Average-case information complexity, however, is $O(d)$ bits for most concepts, contrasting the worst-case scenario and supporting the learning $\implies$ compression intuition for randomly chosen targets (Nachum et al., 2018).
Littlestone dimension $d$ is both necessary and sufficient for a class to have finite information complexity in online learning and realizable PAC settings. There exist explicit globally stable algorithms certified to "forget" all but $2^{O(d)}$ bits about the input data, matching the optimal online mistake bound (Pradeep et al., 2022).
For canonical cases (e.g., indicators of affine subspaces), the information complexity can be upper-bounded logarithmically in $d$ (Pradeep et al., 2022).

6. Practical Implications and Theoretical Consequences

Information complexity governs fundamental sample efficiency and generalization bounds. Specific results include:

Generalization error for a $d$ -bit information learner is $O(\sqrt{d/m})$ , where $m$ is the sample size (Bassily et al., 2017). To guarantee that the empirical error approximates the population error with high probability, $m = O((d+\ln(1/\delta))/\varepsilon^2)$ suffices for error $\varepsilon$ , confidence $1-\delta$ .
There are lower bounds (e.g., thresholds on large domains) showing that empirical risk minimizers must reveal $\Omega(\log\log N)$ bits (with $N$ the domain size), regardless of compression size (Bassily et al., 2017).
For nontrivial concept classes, average-case information leakage can be tightly controlled by Haussler nets and minimax theorems, although the worst-case remains large (Nachum et al., 2018).
The Kolmogorov-style structure function and Lagrangian frameworks distinguish genuine learning from memorization, with structure-function curves empirically correlating to task difficulty and generalization in real and randomized datasets (Achille et al., 2019).
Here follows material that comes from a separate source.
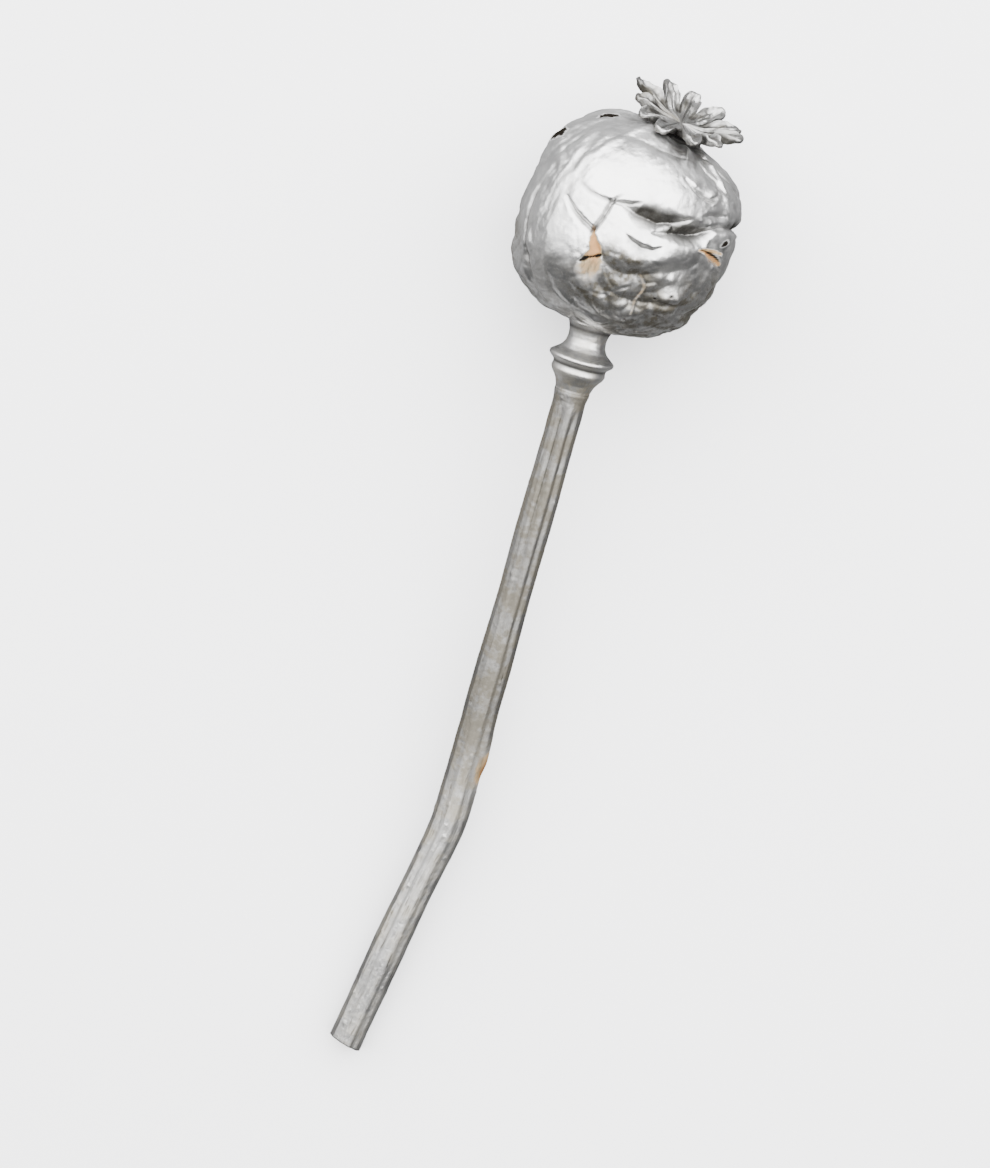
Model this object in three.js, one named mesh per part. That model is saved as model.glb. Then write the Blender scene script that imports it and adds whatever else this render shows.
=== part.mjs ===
// A dried poppy seed head on its cut stem, sprayed silver all over and laid on its side.
// Each piece is drawn as the plant stands: Z runs up the capsule to its crown, the capsule's middle is
// at the origin, and the side that shows best faces -Y. The whole plant is then laid back onto +Y, so
// that this side looks up, the capsule lies on a small flat spot and the stem's cut end touches down.
// Lengths are in millimetres and angles in degrees. A longitude is counted round Z from +X.
import * as THREE from "three";
import { mergeVertices } from "three/addons/utils/BufferGeometryUtils.js";

// The capsule, and the crown's seat on top of it
const CAPSULE_RADIUS = 20;
const CAPSULE_ABOVE = 18; // from the middle up to the shoulders
const CAPSULE_BELOW = 19.9; // from the middle down to the stem
const FULLNESS_ABOVE = 2.25; // 2 gives an ellipsoid, and more gives a squarer body
const FULLNESS_BELOW = 2.4;
const SEAT_HEIGHT = 18.9; // the flat top that carries the crown
const SEAT_RADIUS = 5;
const SEAT_FILLET = 1.6;
const CROWN_LEAN = 9; // the top of the capsule leans to +X
const CROWN_NOD = 12; // the crown and its seat are tipped forward to -Y
const RIB_WIDTH = 0.95;

// The crown: a disc cut into lobes, one over each rib
const LOBE_REACH = 11.4; // from the crown's middle to a lobe's tip
const NOTCH_REACH = 6.2; // from the crown's middle to the cut between two lobes
const CROWN_THICKNESS = 0.95;
const CUP_HEIGHT = 1.3; // how far a lobe's edges curl up
const RAY_HEIGHT = 0.45; // the raised ray along the middle of a lobe
const LOBE_WAIST = 0.08; // how much narrower a lobe is than its share of the round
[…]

In the context of in-context learning for LLMs, information complexity directly quantifies the "probabilistic grammars" underlying few-shot learning, suggesting both interpretability and route to bias control via grammar/primitives selection (Wang et al., 2024).

7. Open Problems and Future Directions

Several open questions persist:

For the general hypothesis class, can the exponential dependence of information complexity on Littlestone dimension be improved to polynomial or linear in $d$ ? Most known upper bounds are tight only in extremal or specifically constructed cases (Pradeep et al., 2022).
Is it possible to close the gap between average-case and worst-case information complexity in proper learning of VC classes? In practice, average-case compression is observed, but worst-case hardness persists (Nachum et al., 2018, Haghifam et al., 2020).
Can information complexity bounds for improper learners be universally reduced to $O(d)$ , or do class pathologies prevent unconditional improvements?
How do specific choices of logical or algebraic primitives in rule-based settings influence the realized information complexity bias in neural systems and LLMs (Wang et al., 2024)?
For deep learning, can continuous relaxations or differentiable approximations of information complexity be made computationally tractable for regularization or interpretability?
How do optimization procedures (e.g., SGD, learning rate schedules) alter dynamic vs static information complexity, and are there algorithmic designs that provably minimize information leak while preserving generalization (Achille et al., 2019)?

The study of information complexity across symbolic, statistical, cognitive, and neural learning settings continues to refine the understanding of the intrinsic and practical limits of generalization, learning, and concept acquisition.